Getting ready for a new baby comes with plenty of tasks to complete. But once you’ve got the car seat installed and the crib assembled, take a few minutes to think about your expanding family’s financial future. Whether your baby is on the way or is already a few years old, use our tips to prepare your family for many of life’s surprises. You’ll rest easy knowing you have a plan for any number of scenarios.
Before baby arrives:
Get to know the details of your health insurance policy.
Before your baby arrives, you’ll want to double check your health insurance policy for two major items. The first is how your plan covers your neonatal care in hospital. Do you pay a certain percentage of the final costs or is there a fixed price per day for your hospital stay? Pull out your plan or give customer service a call to get an estimate of how much you will be responsible for. The second piece of information you need is what paperwork or deadlines exist in order to add your new baby to your health insurance plan. Most insurance companies require that the baby be added within 30 days of birth. That time can fly by when you’re up all night with feedings and diapers, so get your paperwork ready in advance so you can simply sign and send when your baby arrives.
In the first three months:
Sign up for life insurance.
If you don’t already have life insurance, considering getting a plan now, whether through your employer or a private company. This is particularly important if one parent is quitting work or cutting back hours to care for your new baby. If something happens to the working parent, the rest of the family will have the means to maintain your home and other living expenses without the worry of finding a new job right away.
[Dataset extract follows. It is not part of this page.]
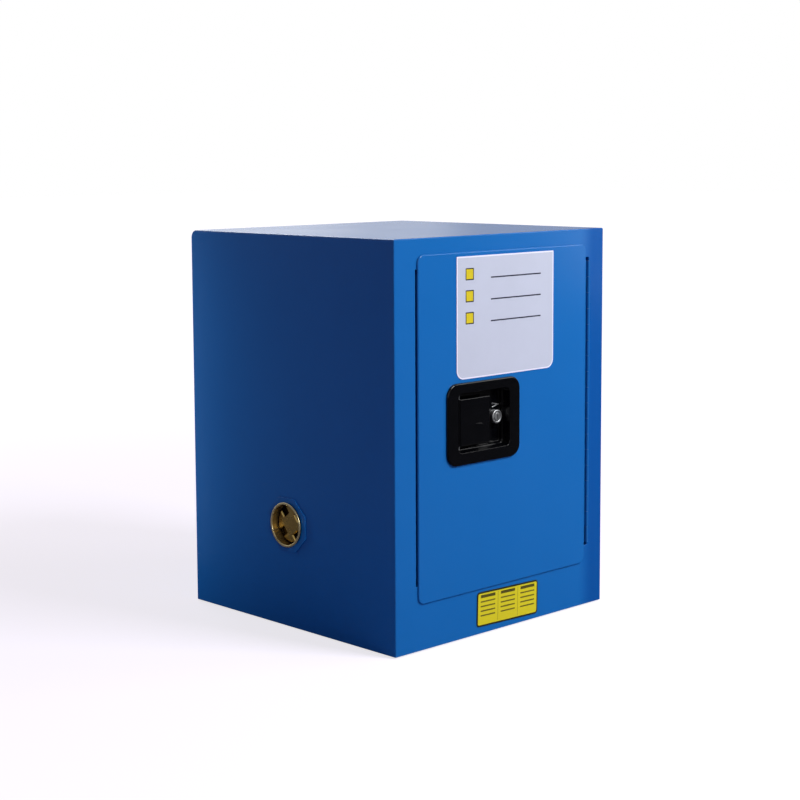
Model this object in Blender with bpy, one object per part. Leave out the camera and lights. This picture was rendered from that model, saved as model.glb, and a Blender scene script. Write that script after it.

Name a guardian, and make it official.
No one wants to think about worst case scenarios when their bundle of joy is on the way, but it’s important to make a plan nonetheless. Sit down with your spouse and discuss your options for your child’s guardian if anything should happen to both of you. Choose someone with similar principles to yours, and also make sure you ask before putting anything in writing. If you just want to start with a simple will and testament, consider using an online service like Legal Zoom. It’s hard to imagine anything happening, but you’ll feel better once you have this settled.
Before the year is out:
Learn your new tax deductions.
You’ll read a lot online about how expensive raising children can be, but there can be some financial benefits when it comes time to do your taxes. Even if your child was born on December 31, you can claim a tax exemption. For 2014, the exemption for each eligible child is $3,950. You can also receive a tax credit if both parents are working and your child goes to daycare. Check out our other surprising tax deductions you should know about.
By the first birthday party:
Set up a trust.
This step is especially important if your assets total more than $100,000. California law dictates that rather than going directly to your child, these assets first have to go through probate court, which will assess fees on your money and make your (and now your child’s) financials part of public record. In the case of a parent’s untimely death, save your child extra heartache by giving him or her easy access to your funds via a trust.
Once you’re sleeping through the night:
Start a college savings fund.
Whether you choose a traditional 529 college savings plan or an alternative savings method, it’s never too early to open a college fund for your child. The state of California offers ScholarShare, a 529 plan with tax benefits for contributors. But you aren’t restricted to just California’s plan: you can choose any state’s plan, so do some research before making a decision. Some financial analysts also recommend using other accounts like a mutual fund or municipal bonds. You won’t get the same tax breaks as a 529, but you also won’t be penalized if you decide to use the money for something other than college tuition. Consider talking to an accountant if you’re not sure which is the best path for your family.
With just a little bit of foresight and planning, you can easily prepare for Baby – and not just for the ride home from the hospital, but for years to come.